Dedicato ai
dispersi in mare il volume della psicoterapeuta Anna Mozzi “Blu oltremare” che
si presenterà venerdì 30 novembre 2018 alla Casa Internazionale delle Donne a
Roma. Dialoga con l’autrice Angelo Giuseppe Pizza. Letture di Sista Bramini. Viola e
canto di Camilla Dell’Agnola. Introduce l’antropologa Alexandra
Rendhell.
ROMA - “Blu oltremare” è l’interessante libro della psicologa-psicoterapeuta
Anna Mozzi, edito da Apeiron (pp. 75, euro 12,50), con prefazione di Angelo
Giuseppe Pizza, curatore dell’opera. Dedicato ai dispersi in mare e ispirato
alle diatomee, è composto da 30 straordinarie poesie accompagnate dai disegni originali
ed esclusivi dell’artista Francesca Bartalini.
Il volume
sarà presentato venerdì 30 novembre 2018 ore 18.00 presso la Casa
Internazionale delle Donne – Sala Simonetta Tosi a Roma (Via della Lungara 19).
Con l’autrice dialogherà Angelo Giuseppe Pizza, tra letture di Sista Bramini e
il canto e le melodie della viola di Camilla Dell’Agnola. Introdurrà
l’antropologa Alexandra Rendhell.
Nell’attenta
analisi introspettiva che emerge dalla lettura dei trenta componimenti poetici,
il mare assurge a simbolo di annichilimento rispetto ai dispersi che lo
affrontano per raggiungere mete più favorevoli di vita, ma l’ispirazione è
rivolta per l’intera raccolta, alle diatomee, disegnate per l’occasione
dalla Bartalini, per il loro significato di rinnovamento.
“Le poesie -
chiarisce l’autrice casertana - nascono proprio da un ossimoro fondamentale: il
mare come vita e morte, bellezza e tragedia, luce accolta e luce smarrita,
indifferenza e pietà, ma la quintessenza si concentra nella bellezza delle diatomee,
che sono microalghe unicellulari di silicea resistenza, presenti in tutti gli
ambienti acquatici naturali, con oltre 200.000 specie, che ricoprono un
importantissimo ruolo ecologico, poiché contribuiscono all’assorbimento
dell’anidride carbonica”.
La diatomea simbolo di
rigenerazione? Sì, conferma la Mozzi, la
diatomea è monade di leibniziana memoria, mandala, tassello di un universale
mosaico, simbolo di Palingenesi, perché “la bellezza salverà il mondo”, come
diceva Dostoevskij, purché la sappiamo tutelare!

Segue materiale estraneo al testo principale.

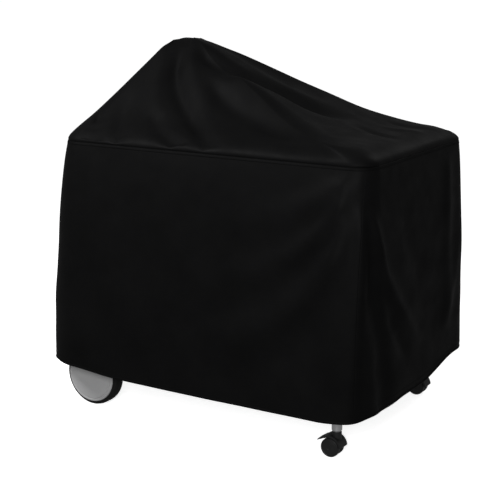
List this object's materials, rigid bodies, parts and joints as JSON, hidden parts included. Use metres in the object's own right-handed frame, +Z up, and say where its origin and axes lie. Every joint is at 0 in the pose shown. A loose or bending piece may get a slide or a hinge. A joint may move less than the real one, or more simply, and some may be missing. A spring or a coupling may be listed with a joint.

“Ma anche la sofferenza, purché la sdoganiamo, la
decriptiamo, la derubrichiamo, la doniamo come testimonianza, - continua
l’autrice - perché è dimensione profonda, personale, ma così personale da
assurgere a una straordinaria valenza politica per coltivare il diritto alla
speranza collettiva, che è ingrediente indispensabile per vivere”.
La speranza, per l’autrice, è dunque le via regia
per una palingenesi, per affrancarsi, per riscattarsi.
La speranza come l’ultimo baluardo dell’umanità? È così per la Mozzi,
dato che “noi umani dobbiamo tendere
ad un itinerario di perfezionamento ad infinitum, attraverso l’experire”.